[Problem requirements] Only the lines from the first one through the line with "collet_diameter = 33.0" should be printed, exactly as they appear.

[Data lines]
+---+

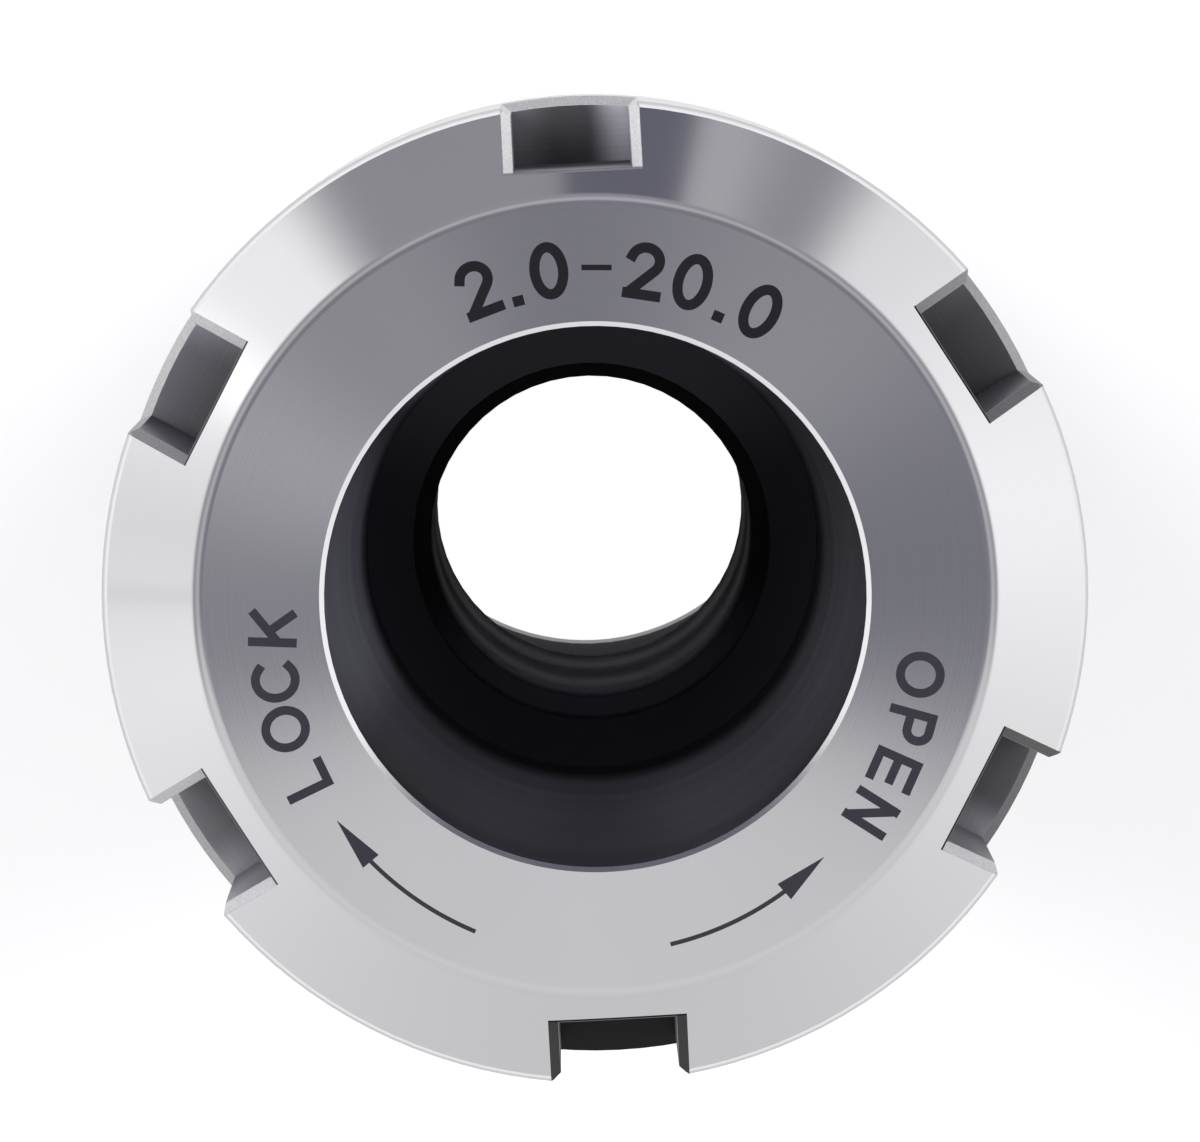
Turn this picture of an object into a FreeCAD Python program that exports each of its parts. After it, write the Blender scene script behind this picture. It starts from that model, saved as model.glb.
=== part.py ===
# Straight shank collet chuck with a round six-slot clamping nut, standing on its shank.
# Millimetres. The origin is the centre of the shank's rear face, and +Z runs along the axis to the nut.
import FreeCAD, Part
import math
import os

# The collet that the chuck takes: its taper's large end
collet_diameter = 33.0

# Shank: the straight part that the machine's holder clamps
shank_diameter = 40.0
shank_length = 100.0
shank_end_chamfer = 1.5

# Collar between shank and nose, a step smaller than the nut, with two flats for a spanner
collar_step = 1.0
collar_length = 30.0
collar_chamfer = 1.0
flat_depth = 3.5
flats_length = 14.0

# Nose that carries the nut. The thread's helix isn't modelled: nose and nut stand at its pitch diameter.
nose_wall = 3.5
thread_pitch = 1.5
nose_chamfer = 1.0
nose_relief_width = 2.5
nose_relief_depth = 0.7

# Bores of the body, from the mouth to the rear end
taper_half_angle = 8.0
taper_length = 29.2
relief_length = 4.5
drill_half_angle = 59.0
pilot_step = 0.9
pilot_length = 2.7
through_bore_diameter = 18.0
through_bore_length = 29.0
shank_wall = 5.6
rear_bore_chamfer = 0.5

# Clamping nut
nut_wall = 5.0
nut_length = 22.5
front_cone_width = 4.9
front_cone_angle = 30.0
face_edge_radius = 0.9
rim_edge_break = 0.3
mouth_lip = 2.84
mouth_chamfer_width = 0.37
mouth_chamfer_depth = 0.28
mouth_flare_angle = 15.0
front_wall = 2.2
nut_rear_chamfer = 0.8
nut_thread_chamfer = 0.8
nut_relief_width = 2.0
nut_relief_depth = 0.2

# Spanner slots round the nut, open at the front cone
slot_count = 6
slot_width = 6.0
slot_depth = 3.5
slot_length = 15.5
slot_rim_chamfer = 0.5

# Extractor ring inside the nut, with the collet's front cone and an eccentric lip
ring_length = 4.5
ring_mouth_step = 0.64
ring_cone_half_angle = 30.0
ring_lip_width = 1.2
ring_lip_reach = 0.2
ring_lip_offset = 0.9
ring_edge_chamfer = 0.3

# Snap ring that holds the extractor ring in the nut, half its thickness in the nut's groove
snap_width = 1.0
snap_thickness = 1.0
snap_gap_angle = 24.0

# Clearances between the pieces
thread_clearance = 0.05
nut_to_collar_gap = 0.5
nose_to_nut_gap = 0.4
ring_entry_clearance = 0.4
ring_running_clearance = 0.1
ring_end_play = 0.1
snap_seat_clearance = 0.03
snap_running_clearance = 0.15

# ISO metric profile: how far the pitch line and the nut's crest lie inside the nose's crest, in pitches
pitch_line_depth = 0.3248
nut_crest_depth = 0.5413

# Radii of the thread
thread_radius = collet_diameter / 2 + nose_wall
pitch_radius = thread_radius - pitch_line_depth * thread_pitch
nut_minor_radius = thread_radius - nut_crest_depth * thread_pitch
nose_radius = pitch_radius - thread_clearance
nut_bore_radius = pitch_radius + thread_clearance

# Heights and radii that follow from the sizes above
nut_radius = thread_radius + nut_wall
face_radius = nut_radius - front_cone_width
slot_floor = nut_radius - slot_depth
collar_radius = nut_radius - collar_step
collar_z = shank_length
nose_z = shank_length + collar_length
nut_rear_z = nose_z + nut_to_collar_gap
face_z = nut_rear_z + nut_length
ring_top_z = face_z - front_wall - ring_end_play
ring_bottom_z = ring_top_z - ring_length
mouth_z = ring_bottom_z - nose_to_nut_gap
mouth_radius = collet_diameter / 2 - mouth_lip
ring_radius = nut_minor_radius - ring_entry_clearance
seat_radius = ring_radius + ring_running_clearance
snap_radius = seat_radius + snap_thickness / 2
snap_z = ring_top_z - ring_length / 2

# How far an edge may lie from where it is looked for
edge_tolerance = 1e-4

CENTRE = FreeCAD.Vector(0, 0, 0)
Z_AXIS = FreeCAD.Vector(0, 0, 1)


def tan(degrees):
    return math.tan(math.radians(degrees))


# Height at which the front cone starts
cone_z = face_z - front_cone_width * tan(front_cone_angle)


def turned(outline):
    """Solid turned about Z from a closed outline of (radius, height) points."""
    points = [FreeCAD.Vector(radius, 0, z) for radius, z in outline]
    face = Part.Face(Part.makePolygon(points + points[:1]))
    return face.revolve(CENTRE, Z_AXIS, 360)


def hoop(inner_radius, outer_radius, half_width, angle=360):
    """Ring of rectangular section round the axis, at the height of the snap ring."""
    corners = [
        FreeCAD.Vector(inner_radius, 0, snap_z - half_width),
        FreeCAD.Vector(outer_radius, 0, snap_z - half_width),
        FreeCAD.Vector(outer_radius, 0, snap_z + half_width),
        FreeCAD.Vector(inner_radius, 0, snap_z + half_width),
    ]
    face = Part.Face(Part.makePolygon(corners + corners[:1]))
    return face.revolve(CENTRE, Z_AXIS, angle)


def bore_outline():
    """Half section of everything bored out of the body, from its mouth to its rear end."""
    taper_radius = collet_diameter / 2
    taper_end_z = mouth_z - taper_length
    relief_radius = taper_radius - taper_length * tan(taper_half_angle)
    relief_end_z = taper_end_z - relief_length
    bore_radius = through_bore_diameter / 2
    pilot_radius = bore_radius + pilot_step
    pilot_z = relief_end_z - (relief_radius - pilot_radius) / tan(drill_half_angle)
    pilot_end_z = pilot_z - pilot_length
    bore_z = pilot_end_z - pilot_step
    bore_end_z = bore_z - through_bore_length
    rear_radius = shank_diameter / 2 - shank_wall
    rear_z = bore_end_z - (rear_radius - bore_radius) / tan(drill_half_angle)
    return [
        (0, mouth_z),
        (taper_radius, mouth_z),
        (relief_radius, taper_end_z),
        (relief_radius, relief_end_z),
        (pilot_radius, pilot_z),
        (pilot_radius, pilot_end_z),
        (bore_radius, bore_z),
        (bore_radius, bore_end_z),
        (rear_radius, rear_z),
        (rear_radius, rear_bore_chamfer),
        (rear_radius + rear_bore_chamfer, 0),
        (0, 0),
    ]


def body_outline():
    """Half section of the body's outside: shank, collar and threaded nose."""
    shank_radius = shank_diameter / 2
    relief_radius = nut_minor_radius - nose_relief_depth
    relief_top_z = nose_z + nose_relief_width
    return [
        (0, 0),
        (shank_radius - shank_end_chamfer, 0),
        (shank_radius, shank_end_chamfer),
        (shank_radius, collar_z),
        (collar_radius - collar_chamfer, collar_z),
        (collar_radius, collar_z + collar_chamfer),
        (collar_radius, nose_z - collar_chamfer),
        (collar_radius - collar_chamfer, nose_z),
        (relief_radius, nose_z),
        (relief_radius, relief_top_z),
        (nose_radius, relief_top_z + nose_radius - relief_radius),
        (nose_radius, mouth_z - nose_chamfer),
        (nose_radius - nose_chamfer, mouth_z),
        (0, mouth_z),
    ]


def spanner_flats():
    """The two blocks that are milled off the collar's sides."""
    flats_z = collar_z + (collar_length - flats_length) / 2
    start = FreeCAD.Vector(collar_radius - flat_depth, -collar_radius, flats_z)
    block = Part.makeBox(2 * flat_depth, 2 * collar_radius, flats_length, start)
    return [block, block.rotated(CENTRE, Z_AXIS, 180)]


def make_chuck_body():
    body = turned(body_outline()).cut(turned(bore_outline()))
    return body.cut(spanner_flats())


def nut_skin_outline():
    """Half section of the nut's outside: rear chamfer, rim, front cone and flat face."""
    return [
        (0, nut_rear_z),
        (nut_radius - nut_rear_chamfer, nut_rear_z),
        (nut_radius, nut_rear_z + nut_rear_chamfer),
        (nut_radius, cone_z),
        (face_radius, face_z),
        (0, face_z),
    ]


def nut_bore_outline():
    """Half section of the nut's inside: thread, its relief, the ring's seat and the mouth."""
    relief_radius = thread_radius + nut_relief_depth
    relief_z = ring_bottom_z - nut_relief_width
    flare = (front_wall - mouth_chamfer_depth) * tan(mouth_flare_angle)
    return [
        (0, nut_rear_z),
        (nut_bore_radius + nut_thread_chamfer, nut_rear_z),
        (nut_bore_radius, nut_rear_z + nut_thread_chamfer),
        (nut_bore_radius, relief_z - relief_radius + nut_bore_radius),
        (relief_radius, relief_z),
        (relief_radius, ring_bottom_z),
        (seat_radius, ring_bottom_z),
        (seat_radius, face_z - front_wall),
        (mouth_radius + flare, face_z - front_wall),
        (mouth_radius, face_z - mouth_chamfer_depth),
        (mouth_radius + mouth_chamfer_width, face_z),
        (0, face_z),
    ]


def circle_edges(solid, radius, z):
    """The solid's circular edges of that radius at that height."""
    return [
        edge
        for edge in solid.Edges
        if isinstance(edge.Curve, Part.Circle)
        and abs(edge.Curve.Radius - radius) < edge_tolerance
        and abs(edge.Curve.Center.z - z) < edge_tolerance
    ]


def rim_edge_outline():
    """Half section of what is taken off the corner where the front cone meets the rim."""
    clear_radius = nut_radius + rim_edge_break
    top_z = cone_z + rim_edge_break * tan(front_cone_angle)
    return [
        (nut_radius, cone_z - rim_edge_break),
        (clear_radius, cone_z - rim_edge_break),
        (clear_radius, top_z),
        (nut_radius - rim_edge_break, top_z),
    ]


def spanner_slots():
    """One cutter per slot, the first at +Y. Each floor is flat, and each end wall square to the axis."""
    start = FreeCAD.Vector(-slot_width / 2, slot_floor, face_z - slot_length)
    cutter = Part.makeBox(slot_width, 2 * slot_depth, 2 * slot_length, start)
    step = 360 / slot_count
    return [cutter.rotated(CENTRE, Z_AXIS, index * step) for index in range(slot_count)]


def is_slot_rim(edge):
    """True for an edge where a slot's side or end wall breaks out through the nut's side or front cone."""
    middle = edge.valueAt((edge.FirstParameter + edge.LastParameter) / 2)
    radius = math.hypot(middle.x, middle.y)
    cone_radius = face_radius + (face_z - middle.z) / tan(front_cone_angle)
    on_skin = abs(radius - min(nut_radius, cone_radius)) < edge_tolerance
    pitch = 2 * math.pi / slot_count
    turn = math.atan2(middle.x, middle.y)
    from_slot = turn - pitch * round(turn / pitch)
    in_slot = abs(radius * math.sin(from_slot)) < slot_width / 2 + edge_tolerance
    past_floor = radius * math.cos(from_slot) > slot_floor + edge_tolerance
    before_end = middle.z > face_z - slot_length - edge_tolerance
    return on_skin and in_slot and past_floor and before_end


def make_clamping_nut():
    nut = turned(nut_skin_outline()).cut(turned(nut_bore_outline()))
    nut = nut.makeFillet(face_edge_radius, circle_edges(nut, face_radius, face_z))
    nut = nut.cut(spanner_slots())
    nut = nut.makeChamfer(slot_rim_chamfer, [edge for edge in nut.Edges if is_slot_rim(edge)])
    groove = hoop(mouth_radius, snap_radius + snap_seat_clearance, snap_width / 2 + snap_seat_clearance)
    return nut.cut([groove, turned(rim_edge_outline())])


def make_extractor_ring():
    """Ring with the collet's front cone inside, and behind it an eccentric lip."""
    cone_length = ring_length - ring_lip_width
    small_radius = mouth_radius + ring_mouth_step
    large_radius = small_radius + cone_length * tan(ring_cone_half_angle)
    lip_z = ring_top_z - cone_length
    ring = turned(
        [
            (small_radius, ring_top_z),
            (ring_radius - ring_edge_chamfer, ring_top_z),
            (ring_radius, ring_top_z - ring_edge_chamfer),
            (ring_radius, ring_bottom_z + ring_edge_chamfer),
            (ring_radius - ring_edge_chamfer, ring_bottom_z),
            (0, ring_bottom_z),
            (0, lip_z),
            (large_radius, lip_z),
        ]
    )
    lip_bore = Part.makeCylinder(
        collet_diameter / 2 - ring_lip_reach,
        2 * ring_lip_width,
        FreeCAD.Vector(0, ring_lip_offset, lip_z - 2 * ring_lip_width),
    )
    groove_bottom = ring_radius - snap_thickness
    groove = hoop(groove_bottom, nut_radius, snap_width / 2 + snap_running_clearance)
    return ring.cut([lip_bore, groove])


def make_snap_ring():
    """Split ring, sprung out into the nut's groove."""
    return hoop(snap_radius - snap_thickness, snap_radius, snap_width / 2, 360 - snap_gap_angle)


def main():
    os.makedirs("parts", exist_ok=True)
    nodes = {
        "chuck_body": make_chuck_body(),
        "clamping_nut": make_clamping_nut(),
        "extractor_ring": make_extractor_ring(),
        "snap_ring": make_snap_ring(),
    }
    for name, shape in nodes.items():
        shape.exportStep(f"parts/{name}.step")
        state = "valid" if shape.isValid() else "not valid"
        print(name, state, len(shape.Solids), round(shape.Volume, 1))


main()
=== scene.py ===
"""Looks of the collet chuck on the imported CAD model: steel finishes, face markings and both threads."""
import math

import bmesh
import bpy
from mathutils import Matrix, Vector


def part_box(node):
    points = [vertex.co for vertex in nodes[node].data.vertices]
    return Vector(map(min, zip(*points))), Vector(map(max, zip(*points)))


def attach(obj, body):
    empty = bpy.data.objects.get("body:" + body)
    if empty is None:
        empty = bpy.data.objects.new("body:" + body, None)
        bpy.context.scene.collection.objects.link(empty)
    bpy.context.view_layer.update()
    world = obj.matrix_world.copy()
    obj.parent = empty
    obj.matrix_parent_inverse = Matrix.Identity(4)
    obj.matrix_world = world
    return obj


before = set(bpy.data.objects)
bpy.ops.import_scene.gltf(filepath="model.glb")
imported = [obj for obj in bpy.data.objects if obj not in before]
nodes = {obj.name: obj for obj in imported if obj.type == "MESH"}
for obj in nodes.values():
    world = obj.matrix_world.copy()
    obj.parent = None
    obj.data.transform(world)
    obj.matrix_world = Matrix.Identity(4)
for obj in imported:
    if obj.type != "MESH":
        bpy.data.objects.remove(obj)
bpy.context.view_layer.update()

MM = 0.001
BLACK = (0.0, 0.0, 0.0)
WHITE = (1.0, 1.0, 1.0)
FACE_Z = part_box("clamping_nut")[1].z / MM

# The photograph's camera: distance from the nut's face, and pixels of its 1200 x 1142 frame
CAMERA_DISTANCE = 419.0
FOCAL_PIXELS = 8330.0
FRAME_WIDTH = 1200
FRAME_CENTRE = (600.0, 571.0)
FACE_CENTRE_PIXEL = (595.4, 597.5)
AXIS_VANISHING_PIXEL = (556.0, -17.0)
CAMERA_ROLL = math.radians(3.0)
SENSOR_WIDTH = 36.0

# The nut's slots, as in the CAD model
SLOT_COUNT = 6
SLOT_HALF_WIDTH = 3.0
SLOT_FLOOR = 21.5
SLOT_END_Z = 137.5
SLOT_CHAMFER = 0.5

# How far the masks reach past the slots' surfaces, and past the floor onto the thin edge in front of it
SLOT_MARGIN = 0.02
FLOOR_MARGIN = 0.03
BRINK_REACH = 0.12
SOFT_CORNER_HEIGHT = 14.0

# The nut's front: the flat face with a slight crown, its rounded edge, and the cone
FACE_INNER = 13.9
FACE_CROWN = 0.07
EDGE_START = 19.72
EDGE_END = 20.42
CONE_SINE = 0.5
CONE_OUTER = 24.69
CONE_LOW_Z = 150.3
NUT_RADIUS = 25.0

# Where the nut's outside begins, below the cone and away from the axis
OUTSIDE_Z = (150.2, 150.0)
OUTSIDE_RADIUS = (20.6, 20.8)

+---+

[Result]
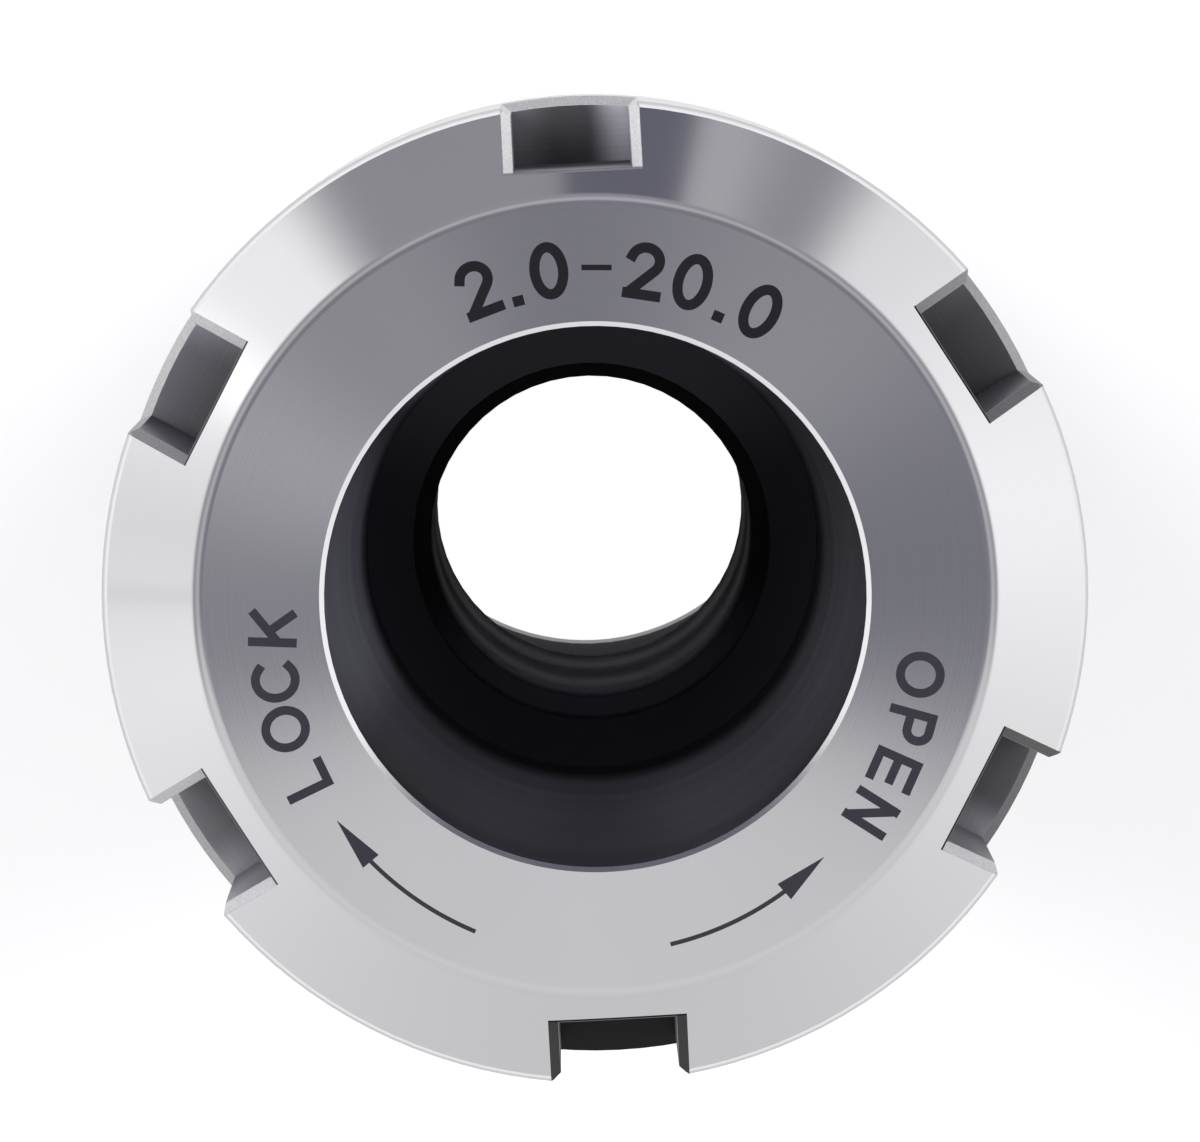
Turn this picture of an object into a FreeCAD Python program that exports each of its parts. After it, write the Blender scene script behind this picture. It starts from that model, saved as model.glb.
=== part.py ===
# Straight shank collet chuck with a round six-slot clamping nut, standing on its shank.
# Millimetres. The origin is the centre of the shank's rear face, and +Z runs along the axis to the nut.
import FreeCAD, Part
import math
import os

# The collet that the chuck takes: its taper's large end
collet_diameter = 33.0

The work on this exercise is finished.